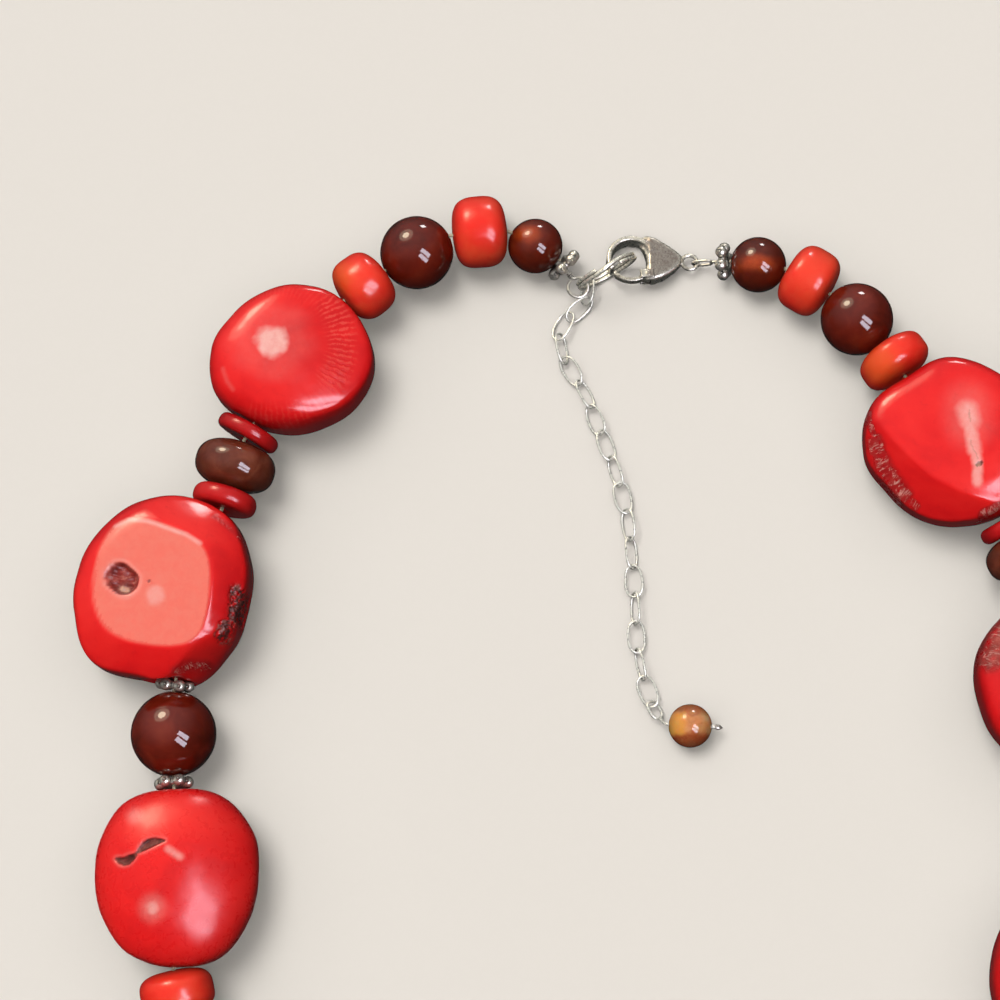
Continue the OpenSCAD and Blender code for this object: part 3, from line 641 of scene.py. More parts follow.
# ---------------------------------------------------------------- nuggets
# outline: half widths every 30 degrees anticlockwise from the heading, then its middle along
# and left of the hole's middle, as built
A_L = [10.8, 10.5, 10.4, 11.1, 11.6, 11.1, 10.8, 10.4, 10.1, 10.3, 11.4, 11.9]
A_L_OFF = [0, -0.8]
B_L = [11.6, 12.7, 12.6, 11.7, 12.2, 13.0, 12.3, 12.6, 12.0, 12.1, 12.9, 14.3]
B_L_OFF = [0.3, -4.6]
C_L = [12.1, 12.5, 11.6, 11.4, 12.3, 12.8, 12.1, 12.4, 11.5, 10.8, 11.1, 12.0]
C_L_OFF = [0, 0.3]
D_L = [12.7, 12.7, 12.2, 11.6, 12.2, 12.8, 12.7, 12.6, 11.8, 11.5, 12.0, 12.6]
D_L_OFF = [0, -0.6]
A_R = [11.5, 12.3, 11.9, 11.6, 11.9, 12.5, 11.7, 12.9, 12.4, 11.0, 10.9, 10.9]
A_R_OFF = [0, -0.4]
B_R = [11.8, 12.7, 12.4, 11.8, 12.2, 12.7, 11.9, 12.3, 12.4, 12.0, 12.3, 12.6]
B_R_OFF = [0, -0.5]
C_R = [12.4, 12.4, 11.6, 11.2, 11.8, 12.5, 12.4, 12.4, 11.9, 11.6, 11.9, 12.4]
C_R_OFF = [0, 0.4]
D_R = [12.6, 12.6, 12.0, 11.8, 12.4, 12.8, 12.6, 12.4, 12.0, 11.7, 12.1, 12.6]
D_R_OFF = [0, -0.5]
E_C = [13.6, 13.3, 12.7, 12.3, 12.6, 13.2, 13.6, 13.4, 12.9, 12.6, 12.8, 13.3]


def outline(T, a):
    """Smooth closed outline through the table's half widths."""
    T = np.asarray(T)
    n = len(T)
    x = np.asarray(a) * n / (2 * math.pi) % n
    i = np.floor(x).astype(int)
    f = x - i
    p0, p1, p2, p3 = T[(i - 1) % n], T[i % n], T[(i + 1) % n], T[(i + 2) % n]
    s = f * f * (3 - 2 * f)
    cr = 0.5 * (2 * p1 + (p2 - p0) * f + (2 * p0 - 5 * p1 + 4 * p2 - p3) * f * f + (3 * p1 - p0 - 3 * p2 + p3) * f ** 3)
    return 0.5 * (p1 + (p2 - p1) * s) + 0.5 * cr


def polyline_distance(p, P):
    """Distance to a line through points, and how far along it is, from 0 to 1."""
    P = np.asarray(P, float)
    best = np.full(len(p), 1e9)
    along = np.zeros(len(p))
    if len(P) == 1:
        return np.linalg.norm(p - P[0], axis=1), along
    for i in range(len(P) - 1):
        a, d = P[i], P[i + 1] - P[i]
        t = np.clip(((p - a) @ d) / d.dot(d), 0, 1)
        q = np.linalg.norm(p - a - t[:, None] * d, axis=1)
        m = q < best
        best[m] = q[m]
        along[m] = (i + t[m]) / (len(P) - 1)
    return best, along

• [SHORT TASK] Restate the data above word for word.

• [FINISHED TASK]
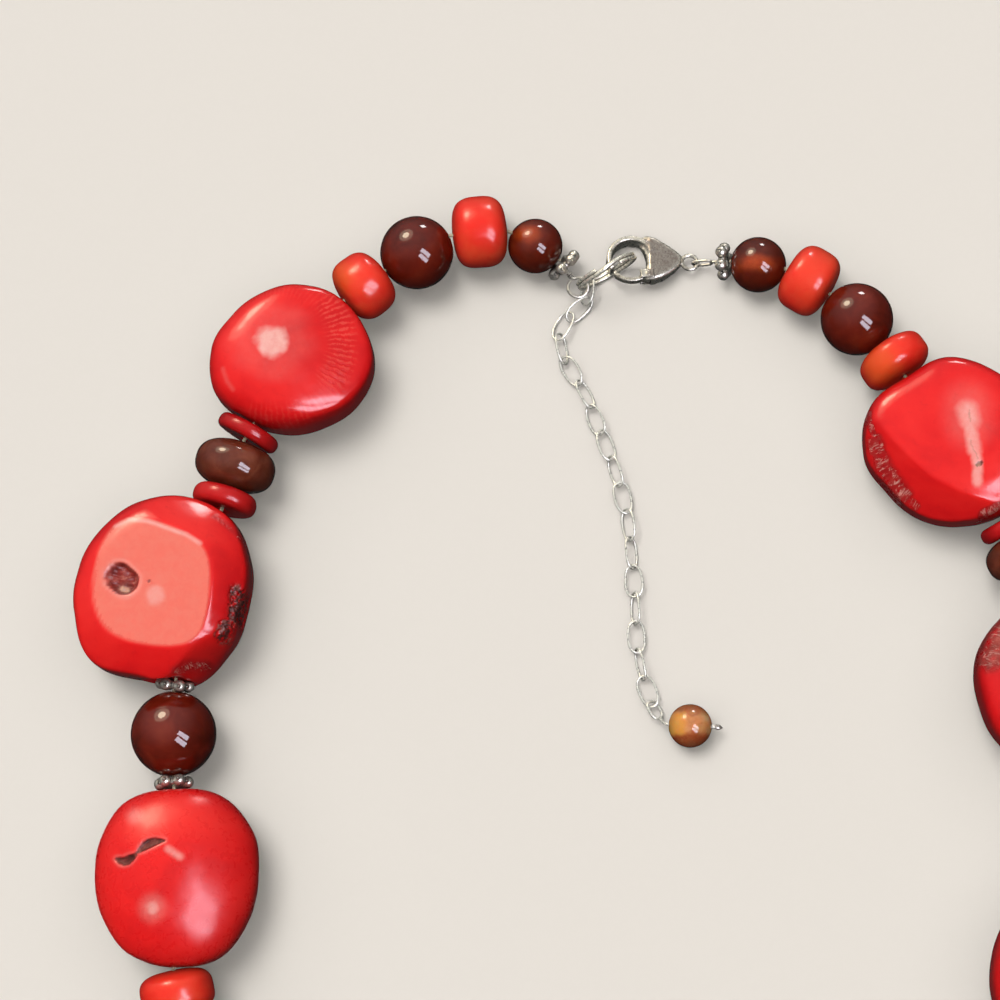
Continue the OpenSCAD and Blender code for this object: part 3, from line 641 of scene.py. More parts follow.
# ---------------------------------------------------------------- nuggets
# outline: half widths every 30 degrees anticlockwise from the heading, then its middle along
# and left of the hole's middle, as built
A_L = [10.8, 10.5, 10.4, 11.1, 11.6, 11.1, 10.8, 10.4, 10.1, 10.3, 11.4, 11.9]
A_L_OFF = [0, -0.8]
B_L = [11.6, 12.7, 12.6, 11.7, 12.2, 13.0, 12.3, 12.6, 12.0, 12.1, 12.9, 14.3]
B_L_OFF = [0.3, -4.6]
C_L = [12.1, 12.5, 11.6, 11.4, 12.3, 12.8, 12.1, 12.4, 11.5, 10.8, 11.1, 12.0]
C_L_OFF = [0, 0.3]
D_L = [12.7, 12.7, 12.2, 11.6, 12.2, 12.8, 12.7, 12.6, 11.8, 11.5, 12.0, 12.6]
D_L_OFF = [0, -0.6]
A_R = [11.5, 12.3, 11.9, 11.6, 11.9, 12.5, 11.7, 12.9, 12.4, 11.0, 10.9, 10.9]
A_R_OFF = [0, -0.4]
B_R = [11.8, 12.7, 12.4, 11.8, 12.2, 12.7, 11.9, 12.3, 12.4, 12.0, 12.3, 12.6]
B_R_OFF = [0, -0.5]
C_R = [12.4, 12.4, 11.6, 11.2, 11.8, 12.5, 12.4, 12.4, 11.9, 11.6, 11.9, 12.4]
C_R_OFF = [0, 0.4]
D_R = [12.6, 12.6, 12.0, 11.8, 12.4, 12.8, 12.6, 12.4, 12.0, 11.7, 12.1, 12.6]
D_R_OFF = [0, -0.5]
E_C = [13.6, 13.3, 12.7, 12.3, 12.6, 13.2, 13.6, 13.4, 12.9, 12.6, 12.8, 13.3]


def outline(T, a):
    """Smooth closed outline through the table's half widths."""
    T = np.asarray(T)
    n = len(T)
    x = np.asarray(a) * n / (2 * math.pi) % n
    i = np.floor(x).astype(int)
    f = x - i
    p0, p1, p2, p3 = T[(i - 1) % n], T[i % n], T[(i + 1) % n], T[(i + 2) % n]
    s = f * f * (3 - 2 * f)
    cr = 0.5 * (2 * p1 + (p2 - p0) * f + (2 * p0 - 5 * p1 + 4 * p2 - p3) * f * f + (3 * p1 - p0 - 3 * p2 + p3) * f ** 3)
    return 0.5 * (p1 + (p2 - p1) * s) + 0.5 * cr


def polyline_distance(p, P):
    """Distance to a line through points, and how far along it is, from 0 to 1."""
    P = np.asarray(P, float)
    best = np.full(len(p), 1e9)
    along = np.zeros(len(p))
    if len(P) == 1:
        return np.linalg.norm(p - P[0], axis=1), along
    for i in range(len(P) - 1):
        a, d = P[i], P[i + 1] - P[i]
        t = np.clip(((p - a) @ d) / d.dot(d), 0, 1)
        q = np.linalg.norm(p - a - t[:, None] * d, axis=1)
        m = q < best
        best[m] = q[m]
        along[m] = (i + t[m]) / (len(P) - 1)
    return best, along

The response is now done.